We are lucky you know, to be known and loved by him. I don’t always feel it. I may be hurting and feeling anxious or whatever else, but these truths never change. No, they are transformative. We just have to be open to it and say yes.
On another note, I will say that personally I don't feel comfortable about evangelizing to people. I don't feel comfortable setting out to change what a person thinks or believes. I want to respect them for who they are and what they think. This area is not my forte by any means. But I think if anything, if we just have relationship with others and live out of Christ's love, that's enough. Maybe not for some of you folks, but like I said, this isn't my thing. I know there is a lot of room for disagreement here, and I am totally down with that. I appreciate other perspectives, even if I may not share them. It is important to dialogue and be real with these things.

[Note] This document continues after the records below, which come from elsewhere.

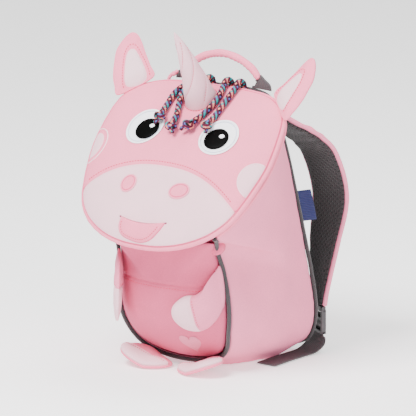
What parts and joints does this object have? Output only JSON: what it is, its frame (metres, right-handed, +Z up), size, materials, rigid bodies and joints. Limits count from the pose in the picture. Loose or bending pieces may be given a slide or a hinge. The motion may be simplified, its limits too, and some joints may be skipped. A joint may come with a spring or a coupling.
{
  "type": "child's backpack",
  "caption": "Small padded child's backpack shaped as a unicorn: a leaning face flap with ears, horn and cord hair over a stuffed belly, arms, feet, a carry handle and two shoulder straps.",
  "frame": {"origin": "centre of the flat base, on the floor that the bag stands on", "axes": "+X to the viewer's right when facing the bag's front, -Y out of its front, +Z up"},
  "size_m": [0.2036, 0.2124, 0.2927],
  "materials": {
    "pink_cloth": "soft brushed polyester, padded",
    "side_cloth": "woven polyester, padded",
    "belly_cloth": "woven polyester, stuffed",
    "pale_cloth": "soft brushed polyester",
    "grey_piping": "woven cover over a round cord",
    "grey_webbing": "woven polyester webbing",
    "spacer_mesh": "knitted spacer mesh with a pattern of holes",
    "black_cloth": "smooth satin stitch",
    "white_cloth": "smooth appliqué cloth",
    "tongue_cloth": "soft brushed polyester",
    "hair_cord": "round braided cord in several colours",
    "grey_plastic": "moulded",
    "navy_tape": "woven tape, plain",
    "dark_slit": "folded cloth edge in shade"
  },
  "bodies": {
    "root": {"side_panel": "side_cloth", "back_panel": "spacer_mesh", "belly_panel": "belly_cloth", "belly_pocket": "belly_cloth", "belly_patch": "pale_cloth", "front_piping": "grey_piping", "back_piping": "grey_piping", "opening_rim": "pink_cloth", "face_upper": "pink_cloth", "muzzle": "pale_cloth", "face_binding": "pink_cloth", "zip_tape": "grey_webbing", "chin_panel": "pale_cloth", "eye_white_left": "white_cloth", "pupil_left": "black_cloth", "nostril_left": "tongue_cloth", "cheek_spot_left": "pale_cloth", "eye_white_right": "white_cloth", "pupil_right": "black_cloth", "nostril_right": "tongue_cloth", "cheek_spot_right": "pale_cloth", "tongue": "tongue_cloth", "mouth_slit": "dark_slit", "horn": "pale_cloth", "ear_left": "pink_cloth", "ear_inner_left": "pale_cloth", "ear_right": "pink_cloth", "ear_inner_right": "pale_cloth", "hair_cord_1": "hair_cord", "hair_knot_1": "hair_cord", "hair_cord_2": "hair_cord", "hair_knot_2": "hair_cord", "hair_cord_3": "hair_cord", "hair_knot_3": "hair_cord", "hair_cord_4": "hair_cord", "hair_knot_4": "hair_cord", "handle_grip": "pink_cloth", "handle_webbing_left": "grey_webbing", "strap_mesh_left": "spacer_mesh", "strap_cover_left": "pink_cloth", "ladder_lock_left": "grey_plastic", "strap_webbing_left": "grey_webbing", "arm_left": "pink_cloth", "hand_left": "pale_cloth", "foot_left": "pink_cloth", "toe_cap_left": "pale_cloth", "handle_webbing_right": "grey_webbing", "strap_mesh_right": "spacer_mesh", "strap_cover_right": "pink_cloth", "ladder_lock_right": "grey_plastic", "strap_webbing_right": "grey_webbing", "arm_right": "pink_cloth", "hand_right": "pale_cloth", "foot_right": "pink_cloth", "toe_cap_right": "pale_cloth", "side_label": "navy_tape", "zip_slider": "grey_plastic", "zip_pull": "tongue_cloth"}
  },
  "joints": []
}
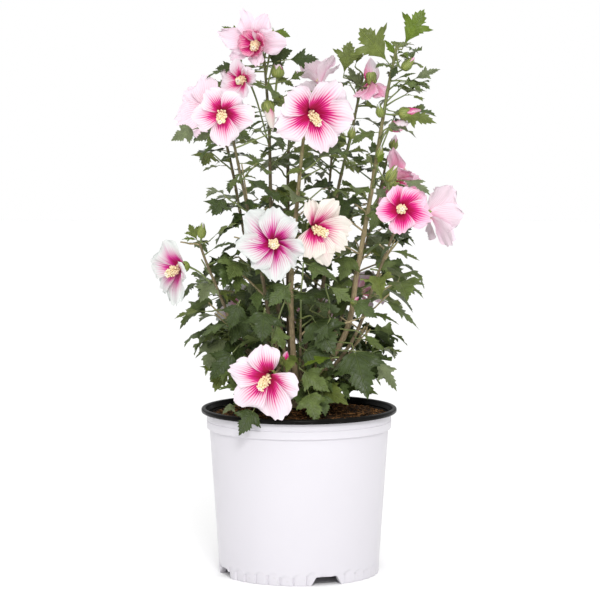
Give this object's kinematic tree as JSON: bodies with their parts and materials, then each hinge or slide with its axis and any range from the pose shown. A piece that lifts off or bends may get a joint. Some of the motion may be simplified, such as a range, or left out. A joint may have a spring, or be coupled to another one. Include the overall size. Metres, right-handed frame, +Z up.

Anyway, that's all. I was wrote this because I thinking about another tragedy I read about. It's everywhere. Psalm 147:3 says, "He heals the brokenhearted, and binds up their wounds." I want this for us. I want this for the world. And sadly, I don't feel like this will happen for everyone. Evil and atrocities will still go on. So maybe, in our own lives, we can just practice this art of love. And maybe it can turn into a life of love, like that of Jesus.